---- GIVEN DATA

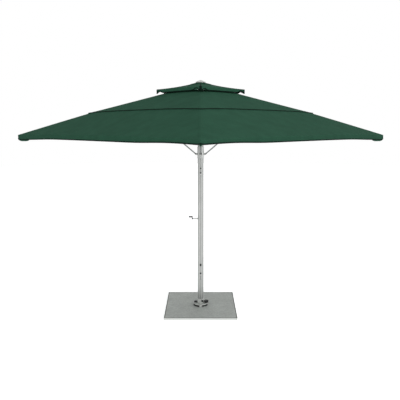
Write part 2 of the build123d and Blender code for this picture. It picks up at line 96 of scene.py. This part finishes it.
CROWN_ROWS, CROWN_COLUMNS = 10, 8

POCKET_START, POCKET_END = 2.318, 2.440  # along the rib, where its top edges begin and end
POCKET_LIP = 2.462                      # where its keel ends
POCKET_HALF = 0.0205
POCKET_LOW = {"right": 2.349, "back": 2.380, "left": 2.349, "front": 2.380}  # z of its lowest line
POCKET_ROUND = (0.022, 0.09)            # how far its ends curl up, and over what share of its length
POCKET_ROWS, POCKET_COLUMNS = 14, 12    # its mesh along its length, and round each half of it
LIP_BARE = 7                            # columns at each top edge that have no bound lip
LIP_R, KEEL_R = 0.0030, 0.0035          # binding round the pocket's mouth, and the seam along its keel
PATCH = 0.0018                          # thickness of the pocket's cloth and of the crown patch

MAST_FLUTE, MAST_FACE = 0.0388, 0.0407  # radii near the flutes' floor and near the mast's face: bounds of the painted shade in the flutes
PLATE_EDGE, PLATE_TOP = 0.478, 0.028    # where the base plate's bent edge begins, and its top: bounds of the painted shade and painted highlight on that edge
THREAD = 0.0018                         # the weave's pitch
STITCH, STITCH_HALF = 0.0055, 0.0007    # pitch of the stitches, and half the width of their thread
NO_HEM = 9.0                            # further down than any cloth reaches, so no painted shade on a hem

# ---- colours, linear ----
GREEN = (0.0245, 0.0835, 0.0510)
DARK_GREEN = (0.0045, 0.0130, 0.0088)
ZINC = (0.540, 0.553, 0.535)

# ---- camera and light ----
# The camera stands in front of the mast, a little above the canopy's edge.
CAMERA_AT = (0.0, -6.32, 2.546)
CAMERA_TILT = 9.05
LENS = 41.67
SHIFT_X = -0.0016
FLOOR_R, FLOOR_Z = 26, -0.002
# Light from all round, and what both side walls, a slope to the right and daylight there add to it.
ROOM_LEVEL, SIDE_WALLS, RIGHT_WALL, DAYLIGHT = 0.60, 0.55, 0.16, 1.3


# ---- studio ----
def make_camera():
    data = bpy.data.cameras.new("camera")
    data.lens = LENS
    data.sensor_width = 36
    data.shift_x = SHIFT_X
    camera = bpy.data.objects.new("camera", data)
    camera.location = CAMERA_AT
    camera.rotation_euler = (radians(90 - CAMERA_TILT), 0, 0)
    bpy.context.scene.collection.objects.link(camera)
    bpy.context.scene.camera = camera


def make_light(name, place, target, size, power, in_gloss=True):
    """A square area light. Without in_gloss, shiny surfaces don't mirror it."""
    data = bpy.data.lights.new(name, "AREA")
    data.energy = power
    data.size = size
    light = bpy.data.objects.new(name, data)
    light.location = place
    light.rotation_euler = (Vector(target) - Vector(place)).to_track_quat("-Z", "Y").to_euler()
    light.visible_glossy = in_gloss
    bpy.context.scene.collection.objects.link(light)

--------

§ REQUIRED TASK
Exactly reproduce every line of the data above.

§ CORRECT OUTPUT
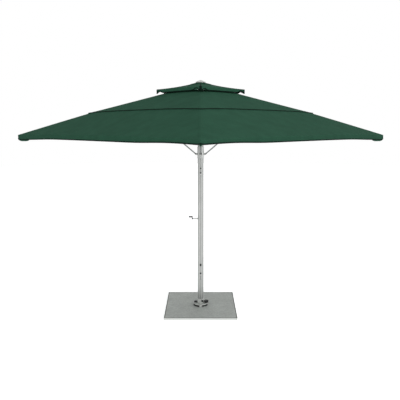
Write part 2 of the build123d and Blender code for this picture. It picks up at line 96 of scene.py. This part finishes it.
CROWN_ROWS, CROWN_COLUMNS = 10, 8

POCKET_START, POCKET_END = 2.318, 2.440  # along the rib, where its top edges begin and end
POCKET_LIP = 2.462                      # where its keel ends
POCKET_HALF = 0.0205
POCKET_LOW = {"right": 2.349, "back": 2.380, "left": 2.349, "front": 2.380}  # z of its lowest line
POCKET_ROUND = (0.022, 0.09)            # how far its ends curl up, and over what share of its length
POCKET_ROWS, POCKET_COLUMNS = 14, 12    # its mesh along its length, and round each half of it
LIP_BARE = 7                            # columns at each top edge that have no bound lip
LIP_R, KEEL_R = 0.0030, 0.0035          # binding round the pocket's mouth, and the seam along its keel
PATCH = 0.0018                          # thickness of the pocket's cloth and of the crown patch

MAST_FLUTE, MAST_FACE = 0.0388, 0.0407  # radii near the flutes' floor and near the mast's face: bounds of the painted shade in the flutes
PLATE_EDGE, PLATE_TOP = 0.478, 0.028    # where the base plate's bent edge begins, and its top: bounds of the painted shade and painted highlight on that edge
THREAD = 0.0018                         # the weave's pitch
STITCH, STITCH_HALF = 0.0055, 0.0007    # pitch of the stitches, and half the width of their thread
NO_HEM = 9.0                            # further down than any cloth reaches, so no painted shade on a hem

# ---- colours, linear ----
GREEN = (0.0245, 0.0835, 0.0510)
DARK_GREEN = (0.0045, 0.0130, 0.0088)
ZINC = (0.540, 0.553, 0.535)

# ---- camera and light ----
# The camera stands in front of the mast, a little above the canopy's edge.
CAMERA_AT = (0.0, -6.32, 2.546)
CAMERA_TILT = 9.05
LENS = 41.67
SHIFT_X = -0.0016
FLOOR_R, FLOOR_Z = 26, -0.002
# Light from all round, and what both side walls, a slope to the right and daylight there add to it.
ROOM_LEVEL, SIDE_WALLS, RIGHT_WALL, DAYLIGHT = 0.60, 0.55, 0.16, 1.3


# ---- studio ----
def make_camera():
    data = bpy.data.cameras.new("camera")
    data.lens = LENS
    data.sensor_width = 36
    data.shift_x = SHIFT_X
    camera = bpy.data.objects.new("camera", data)
    camera.location = CAMERA_AT
    camera.rotation_euler = (radians(90 - CAMERA_TILT), 0, 0)
    bpy.context.scene.collection.objects.link(camera)
    bpy.context.scene.camera = camera


def make_light(name, place, target, size, power, in_gloss=True):
    """A square area light. Without in_gloss, shiny surfaces don't mirror it."""
    data = bpy.data.lights.new(name, "AREA")
    data.energy = power
    data.size = size
    light = bpy.data.objects.new(name, data)
    light.location = place
    light.rotation_euler = (Vector(target) - Vector(place)).to_track_quat("-Z", "Y").to_euler()
    light.visible_glossy = in_gloss
    bpy.context.scene.collection.objects.link(light)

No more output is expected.